Entries with model source code:
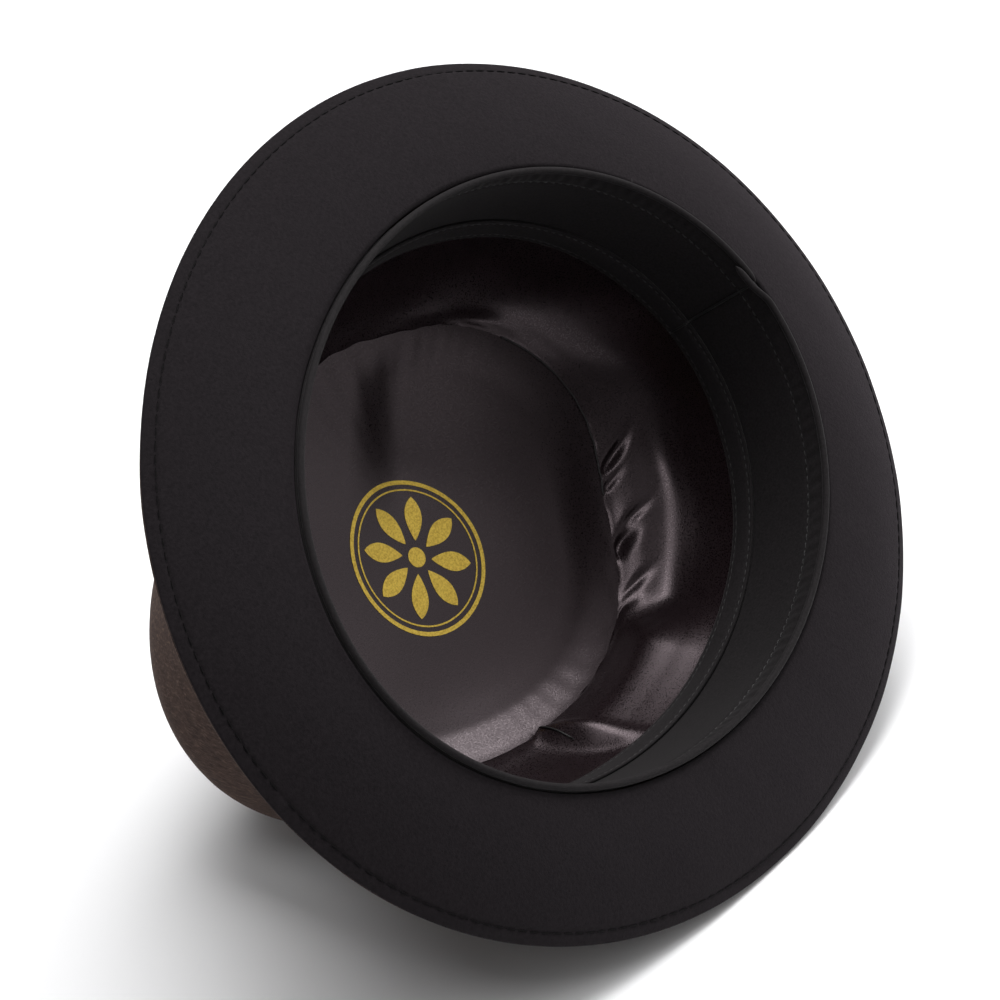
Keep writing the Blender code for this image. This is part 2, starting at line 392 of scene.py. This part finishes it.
def brown_felt():
    """Fibres in two directions, a dark one over a warm one, and a slow mottle."""
    look = Look("brown heather felt", (0.06, 0.04, 0.03), 0.9)
    one = look.noise(look.place((1, 0.25, 1), (0.3, 0.5, 0.9)), 1.3, 3, 0.6, 0.6)
    two = look.noise(look.place((0.3, 1, 1), (0.9, -0.4, 0.3)), 1.2, 3, 0.6, 0.6)
    mottle = look.noise(look.place(), 0.16, 4, 0.6)
    warm = look.ramp(one, [
        (0.36, (0.014, 0.008, 0.006)),
        (0.56, (0.046, 0.028, 0.022)),
        (0.74, (0.105, 0.068, 0.052)),
    ])
    dark_share = look.ramp(two, [(0.5, grey(0)), (0.68, grey(1))])
    mottle_share = look.ramp(mottle, [(0.3, grey(0)), (0.8, grey(0.4))])
    color = look.mix(dark_share, warm, (0.020, 0.012, 0.010))
    color = look.mix(mottle_share, color, (0.055, 0.034, 0.027))
    normal = look.bump(one, 0.6, 0.25)
    return look.finish(
        color, normal=normal, Sheen_Weight=0.12, Sheen_Roughness=0.5, Sheen_Tint=(0.7, 0.55, 0.5, 1),
        Specular_IOR_Level=0.08,
    )


def satin():
    look = Look("black satin", (0.009, 0.007, 0.009), 0.3)
    grain = look.noise(look.place(), 2.4, 1, 0.5)
    slow = look.noise(look.place(), 0.035, 2, 0.5)
    rough = look.ramp(grain, [(0.3, grey(0.22)), (0.7, grey(0.42))])
    color = look.ramp(grain, [(0.35, (0.0030, 0.0015, 0.0019)), (0.65, (0.0090, 0.0052, 0.0062))])
    even_share = look.ramp(slow, [(0.35, grey(0)), (0.7, grey(0.5))])
    color = look.mix(even_share, color, (0.0070, 0.0038, 0.0047))
    normal = look.bump(grain, 0.8, 0.035)
    return look.finish(color, rough, normal, Specular_IOR_Level=0.5, Specular_Tint=(1.0, 0.82, 0.88, 1))


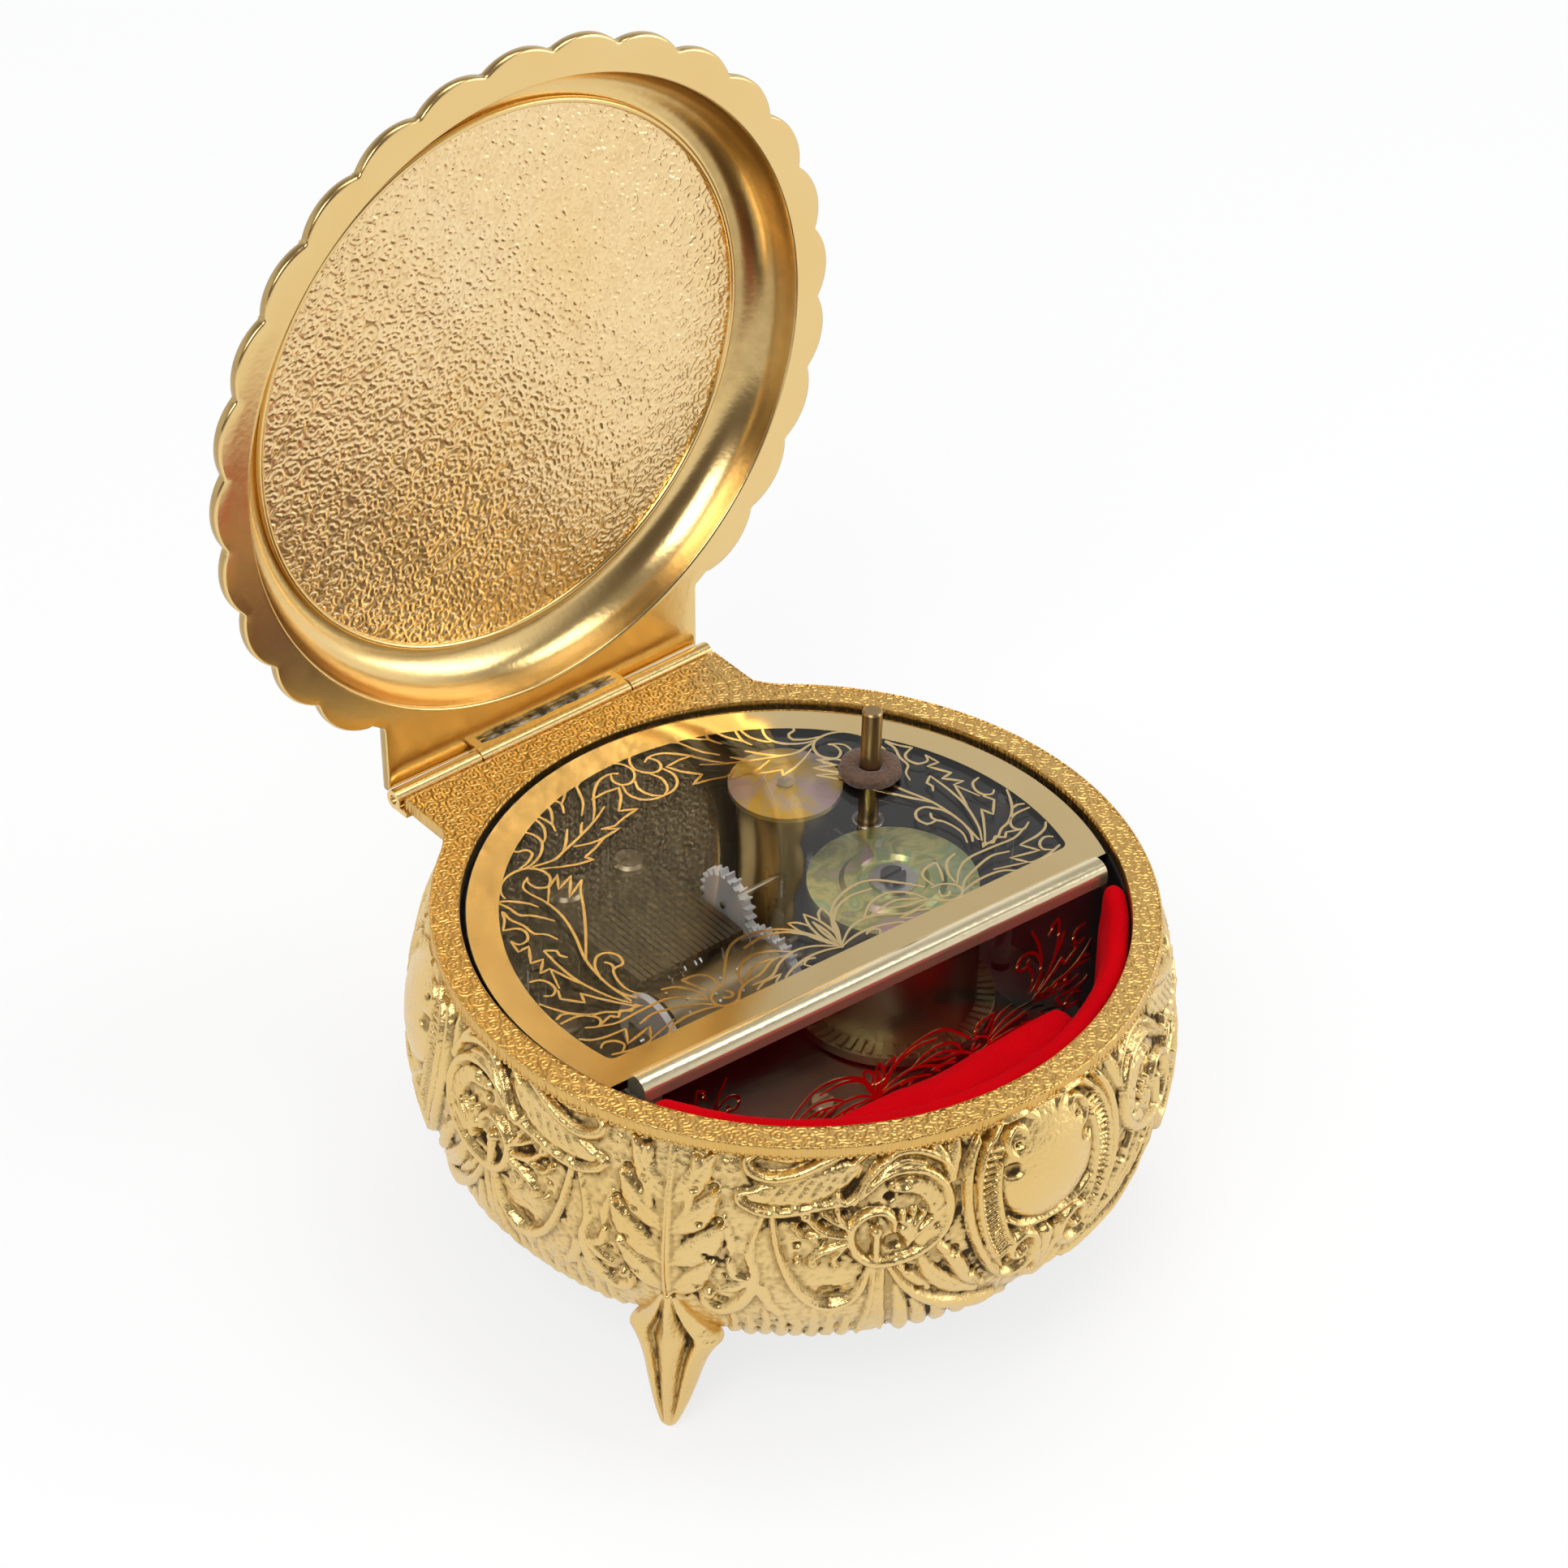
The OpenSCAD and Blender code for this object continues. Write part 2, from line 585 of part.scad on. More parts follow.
module lid_knuckle() color("gold") lid_closed() difference() {
    union() {
        translate([-mid_knuckle / 2, hinge_y, hinge_z]) rotate([0, 90, 0])
            cylinder(d = knuckle_d, h = mid_knuckle);
        translate([-mid_knuckle / 2, edge_y, hinge_z + 0.2])
            cube([mid_knuckle, hinge_y - edge_y, lid_bottom + 1.2 - hinge_z - 0.2]);
    }
    translate([-mid_knuckle, hinge_y, hinge_z]) rotate([0, 90, 0])
        cylinder(d = pin_d + 0.08, h = 2 * mid_knuckle);
}

module spring_drum() color("darkkhaki") translate([drum_x, drum_y, 0]) difference() {
    union() {
        translate([0, 0, drum_z]) cylinder(r = drum_r, h = drum_top - drum_z - 0.8);
        translate([0, 0, drum_z]) cylinder(r = flange_r, h = flange_t - 0.6, $fn = 96);
        for (i = [0 : drum_teeth - 1]) rotate([0, 0, i * 360 / drum_teeth])
            translate([drum_r - e, -0.42, drum_z + flange_t - 0.61])
                cube([flange_r - drum_r - 0.2, 0.84, 0.6]);
    }
    translate([0, 0, drum_z + 1]) cylinder(r = drum_r - 0.8, h = drum_h);
    translate([0, 0, drum_z - 1]) cylinder(d = arbor_d + 0.12, h = drum_h);
}

module drum_cover() color("yellowgreen") translate([drum_x, drum_y, 0]) difference() {
    union() {
        translate([0, 0, drum_top - 0.8]) cylinder(r = drum_r, h = 0.8);
        translate([0, 0, drum_top - e]) rotate_extrude() translate([drum_r * 0.5, 0])
            polygon([[-1.6, 0], [-1, 0.7], [0.9, 0.7], [1.7, 0]]);
    }
    translate([0, 0, drum_top - 1]) cylinder(d = arbor_d + 0.12, h = 3);
}

// point on the mainspring's spiral, o millimetres outside its inner face
function spiral(i, o) =
    let (a = i * 360 / spring_step, r0 = arbor_d / 2 + 1.2, r1 = drum_r - 1.6,
        r = r0 + (r1 - r0) * i / (spring_turns * spring_step) + o)
    [r * cos(a), r * sin(a)];

module mainspring() color("slategray") translate([drum_x, drum_y, drum_z + 1.8])
    linear_extrude(drum_h - 5) polygon(concat(
        [for (i = [0 : spring_turns * spring_step]) spiral(i, 0)],
        [for (i = [spring_turns * spring_step : -1 : 0]) spiral(i, 0.45)]));

module winding_arbor() color("dimgray") translate([drum_x, drum_y, 0]) difference() {
    translate([0, 0, base_z - 4.4]) cylinder(d = arbor_d, h = drum_top + 1.4 - base_z + 4.4);
    translate([-arbor_d, -0.35, drum_top + 0.8]) cube([2 * arbor_d, 0.7, 2]);
}

module arbor_washer() color("silver") translate([drum_x, drum_y, drum_top + 0.06]) difference() {
    cylinder(d = arbor_d + 3.4, h = 0.5);
    translate([0, 0, -e]) cylinder(d = arbor_d, h = 1);
}

module winding_key() color("silver") translate([drum_x, drum_y, base_z - 1.2]) {
    difference() {
        union() {
            translate([0, 0, -7]) cylinder(d = 7, h = 7);
            translate([-key_w / 2, -0.7, -7 - key_h]) cube([key_w, 1.4, key_h]);
            for (s = [-1, 1]) translate([s * key_w / 2, 0.7, -7 - key_h / 2])
                rotate([90, 0, 0]) cylinder(d = key_h, h = 1.4);
            translate([0, 0, -9]) cylinder(d1 = 3, d2 = 7, h = 2 + e);
        }
        translate([0, 0, -3.2]) cylinder(d = arbor_d, h = 4);
    }
}

module cylinder_solid() color("peru") translate([cyl_x - cyl_len, cyl_y, cyl_z])
    rotate([0, 90, 0]) difference() {
    cylinder(r = cyl_r, h = cyl_len);
    translate([0, 0, 1]) cylinder(r = cyl_r - 0.9, h = cyl_len - 2);
    translate([0, 0, -1]) cylinder(d = 1.5, h = cyl_len + 2);
}

module cylinder_pins() color("silver") for (i = [0 : notes - 1], j = [0 : 3])
    let (a = (i * 67 + j * 97 + i * j * 13) % 360)
    translate([comb_x + (i + 0.5) * comb_w / notes, cyl_y, cyl_z]) rotate([a, 0, 0])
    translate([0, 0, cyl_r - e]) cylinder(d = 0.42, h = pin_out, $fn = 14);

module cylinder_arbor() color("silver") translate([cyl_x - cyl_len - 4, cyl_y, cyl_z]) rotate([0, 90, 0])
    cylinder(d = 1.5, h = cyl_len + 4 + pinion_x - cyl_x + 2.6);

module cylinder_wheel() color("white") translate([wheel_x, cyl_y, cyl_z]) rotate([0, 90, 0])
    linear_extrude(wheel_t) difference() {
        gear2d(wheel_teeth, gear_m);
        circle(d = 1.5);
    }

module cylinder_pinion() color("gold") translate([pinion_x, cyl_y, cyl_z]) rotate([0, 90, 0])
    linear_extrude(1.6) difference() {
        rotate(9) gear2d(10, pinion_r / 5.85);
        circle(d = 1.5);
    }

module end_disc() color("white") translate([cyl_x - cyl_len - 2.1, cyl_y, cyl_z])
    rotate([0, 90, 0]) difference() {
    union() {
        cylinder(r = cyl_r + 0.5, h = 1.2);
        translate([0, 0, 1.2 - e]) cylinder(r = 2, h = 0.8);
    }
    translate([0, 0, -1]) cylinder(d = 1.5, h = 5);
}

module second_arbor() color("silver") translate([wheel_x - 0.6, second_y, second_z]) rotate([0, 90, 0])
    cylinder(d = 1.2, h = gov_x + 8.3 - wheel_x + 0.6);

module second_wheel() color("white") translate([wheel_x - 0.2, second_y, second_z]) rotate([0, 90, 0])
    linear_extrude(wheel_t + 0.3) difference() {
        rotate(mesh_turn) gear2d(second_teeth, gear_m);
        circle(d = 1.2);
    }

module worm_wheel() color("white") translate([gov_x - 0.8, second_y, second_z]) rotate([0, 90, 0])
    linear_extrude(1.6) difference() {
        gear2d(16, worm_wheel_r / 8.85, 0.1);
        circle(d = 1.2);
    }

module fly_shaft() color("gray") translate([gov_x, gov_y, 0]) {
    translate([0, 0, bed_top - 1.2]) cylinder(d = 1, h = cap_z - 0.15 - bed_top + 1.2);
    translate([0, 0, second_z - 3.2]) cylinder(r = worm_r, h = 6.4);
}

module fly_blades() color("whitesmoke") translate([gov_x, gov_y, second_z + worm_wheel_r + 1.4]) {
    bl_h = cap_z - 2.4 - second_z - worm_wheel_r - 1.4;
    difference() {
        union() {
            cylinder(d = 2.4, h = bl_h);
            translate([-can_d / 2 + 1.1, -0.3, 0]) cube([can_d - 2.2, 0.6, bl_h]);
        }
        translate([0, 0, -1]) cylinder(d = 1, h = bl_h + 2);
    }
}

module stop_rod() color("peru") translate([rod_x, rod_y, rod_low]) {
    cylinder(d = rod_d, h = rim_z + rod_up - rod_low - 0.3);
    translate([0, 0, rim_z + rod_up - rod_low - 0.3 - e]) cylinder(d1 = rod_d, d2 = rod_d - 0.6, h = 0.3 + e);
}

module rod_collar() color("silver") translate([rod_x, rod_y, collar_z]) difference() {
    cylinder(d = rod_d + 2.4, h = 1);
    translate([0, 0, -e]) cylinder(d = rod_d, h = 2);
}

module stop_lever() color("silver") {
    translate([rod_x - 1.2, rod_y - 2, lever_z - 0.8]) cube([1.6, lever_y - rod_y + 2, 0.8]);
    translate([rod_x - 2.9, lever_y, lever_z]) rotate([0, 90, 0]) cylinder(d = 1.1, h = 5);
    translate([rod_x - 1.9, lever_y, lever_z]) rotate([0, 90, 0]) cylinder(d = 2.2, h = 3);
}

case_shell();
feet();
base_plate();
base_screws();
hinge_knuckles();
hinge_pin();
insert_window();
insert_ridge();
insert_wall();
insert_posts();
lining_wall();
lining_floor();
lining_pad();
felt_washer();
bed();
bed_screws();
comb();
comb_base();
comb_screws();
cylinder_bearings();
train_bearings();
governor_frame();
governor_can();
can_cap();
cap_rivet();
rod_guide();
rod_spring();
lever_bracket();
lid_shell();
lid_panel();
lid_bead();
lid_knuckle();
spring_drum();
drum_cover();
mainspring();
winding_arbor();
arbor_washer();
winding_key();
cylinder_solid();  // cylinder
cylinder_pins();
cylinder_arbor();
cylinder_wheel();
cylinder_pinion();
end_disc();
second_arbor();
second_wheel();
worm_wheel();
fly_shaft();
fly_blades();
stop_rod();
rod_collar();
stop_lever();
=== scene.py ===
import math
import bmesh
import bpy
import numpy as np
from mathutils import Matrix, Vector


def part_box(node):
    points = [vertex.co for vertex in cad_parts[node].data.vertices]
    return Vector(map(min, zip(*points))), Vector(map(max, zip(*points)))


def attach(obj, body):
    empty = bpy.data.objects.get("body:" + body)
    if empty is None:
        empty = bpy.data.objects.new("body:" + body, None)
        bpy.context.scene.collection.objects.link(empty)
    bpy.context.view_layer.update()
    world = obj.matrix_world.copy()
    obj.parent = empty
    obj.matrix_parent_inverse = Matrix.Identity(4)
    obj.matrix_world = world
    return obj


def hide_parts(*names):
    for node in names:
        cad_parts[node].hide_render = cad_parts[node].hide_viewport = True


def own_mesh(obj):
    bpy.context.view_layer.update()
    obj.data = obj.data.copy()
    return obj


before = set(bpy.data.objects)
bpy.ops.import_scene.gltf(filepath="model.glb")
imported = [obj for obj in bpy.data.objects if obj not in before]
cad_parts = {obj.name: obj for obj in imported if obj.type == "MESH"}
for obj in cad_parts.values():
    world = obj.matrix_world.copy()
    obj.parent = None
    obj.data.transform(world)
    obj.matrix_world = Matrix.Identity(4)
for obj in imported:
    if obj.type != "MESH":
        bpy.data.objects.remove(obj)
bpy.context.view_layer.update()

MM = 0.001

# ---------------------------------------------------------------- gilt case
# The case is one zinc casting, plated pale gold and toned dark in its hollows.
# Its side carries scrolls, leaves and three shields; it is drawn here in thirds
# that meet on the ridges of the leaves above the feet.
rim_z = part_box("case_shell")[1][2] / MM
case_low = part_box("case_shell")[0][2] / MM
open_r = 50.0
rim_r = 54.6
foot_at = [-148.7, -31.3, 90.0]
half_turn = 58.7
side_deep = 40.0
side_depth = [1.0, 2.2, 4, 8, 12, 16, 20, 24, 28, 32, 36, 38.5, side_deep]
side_r = [53.9, 53.7, 54.5, 55.7, 56.5, 57.0, 57.2, 57.0, 56.4, 55.3, 53.5, 51.8, 50.1]
cell = 0.2


def smooth_line(points, gap=0.15):
    """Points along a smooth curve through the given ones, each row [u, v, ...]."""
    p = np.array(points, float)
    p = np.vstack([2 * p[0] - p[1], p, 2 * p[-1] - p[-2]])
    out = []
    for a, b, c, d in zip(p[:-3], p[1:-2], p[2:-1], p[3:]):
        n = max(2, int(np.hypot(*(c - b)[:2]) / gap))
        t = (np.arange(n) / n)[:, None]
        out.append(0.5 * (2 * b + (c - a) * t + (2 * a - 5 * b + 4 * c - d) * t ** 2
                          + (3 * b - a - 3 * c + d) * t ** 3))
    return np.vstack(out + [p[-2:-1]])


def chase(field, points, width, height, shape="round", origin=(0, 0), step=cell):
    """Raises one tapered stroke on a height field; width is half the stroke's width."""
    n = len(points)
    w = np.full(n, width, float) if np.isscalar(width) else np.array(width, float)
    h = np.full(n, height, float) if np.isscalar(height) else np.array(height, float)
    line = smooth_line(np.column_stack([points, w, h]))
    rows, cols = field.shape
    for u, v, wide, high in line:
        wide = max(wide, 0.15)
        i0 = max(0, int((v - wide - origin[1]) / step))
        i1 = min(rows, int((v + wide - origin[1]) / step) + 2)
        j0 = max(0, int((u - wide - origin[0]) / step))
        j1 = min(cols, int((u + wide - origin[0]) / step) + 2)
        if i0 >= i1 or j0 >= j1:
            continue
        y = (np.arange(i0, i1) * step + origin[1] - v)[:, None]
        x = (np.arange(j0, j1) * step + origin[0] - u)[None]
        d = np.sqrt(x * x + y * y) / wide
        if shape == "round":
            p = np.sqrt(np.clip(1 - d * d, 0, 1))
        elif shape == "ridge":
            p = np.clip(1 - d, 0, 1)
        else:
            p = np.clip((1 - d) * 2.5, 0, 1)
        part = field[i0:i1, j0:j1]
        np.maximum(part, high * p, out=part)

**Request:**
Write out each line exactly as it appears, from the line with "case_shell();" up to and including the line with "bpy.data.objects.remove(obj)".

**Solution to the exercise:**
case_shell();
feet();
base_plate();
base_screws();
hinge_knuckles();
hinge_pin();
insert_window();
insert_ridge();
insert_wall();
insert_posts();
lining_wall();
lining_floor();
lining_pad();
felt_washer();
bed();
bed_screws();
comb();
comb_base();
comb_screws();
cylinder_bearings();
train_bearings();
governor_frame();
governor_can();
can_cap();
cap_rivet();
rod_guide();
rod_spring();
lever_bracket();
lid_shell();
lid_panel();
lid_bead();
lid_knuckle();
spring_drum();
drum_cover();
mainspring();
winding_arbor();
arbor_washer();
winding_key();
cylinder_solid();  // cylinder
cylinder_pins();
cylinder_arbor();
cylinder_wheel();
cylinder_pinion();
end_disc();
second_arbor();
second_wheel();
worm_wheel();
fly_shaft();
fly_blades();
stop_rod();
rod_collar();
stop_lever();
=== scene.py ===
import math
import bmesh
import bpy
import numpy as np
from mathutils import Matrix, Vector


def part_box(node):
    points = [vertex.co for vertex in cad_parts[node].data.vertices]
    return Vector(map(min, zip(*points))), Vector(map(max, zip(*points)))


def attach(obj, body):
    empty = bpy.data.objects.get("body:" + body)
    if empty is None:
        empty = bpy.data.objects.new("body:" + body, None)
        bpy.context.scene.collection.objects.link(empty)
    bpy.context.view_layer.update()
    world = obj.matrix_world.copy()
    obj.parent = empty
    obj.matrix_parent_inverse = Matrix.Identity(4)
    obj.matrix_world = world
    return obj


def hide_parts(*names):
    for node in names:
        cad_parts[node].hide_render = cad_parts[node].hide_viewport = True


def own_mesh(obj):
    bpy.context.view_layer.update()
    obj.data = obj.data.copy()
    return obj


before = set(bpy.data.objects)
bpy.ops.import_scene.gltf(filepath="model.glb")
imported = [obj for obj in bpy.data.objects if obj not in before]
cad_parts = {obj.name: obj for obj in imported if obj.type == "MESH"}
for obj in cad_parts.values():
    world = obj.matrix_world.copy()
    obj.parent = None
    obj.data.transform(world)
    obj.matrix_world = Matrix.Identity(4)
for obj in imported:
    if obj.type != "MESH":
        bpy.data.objects.remove(obj)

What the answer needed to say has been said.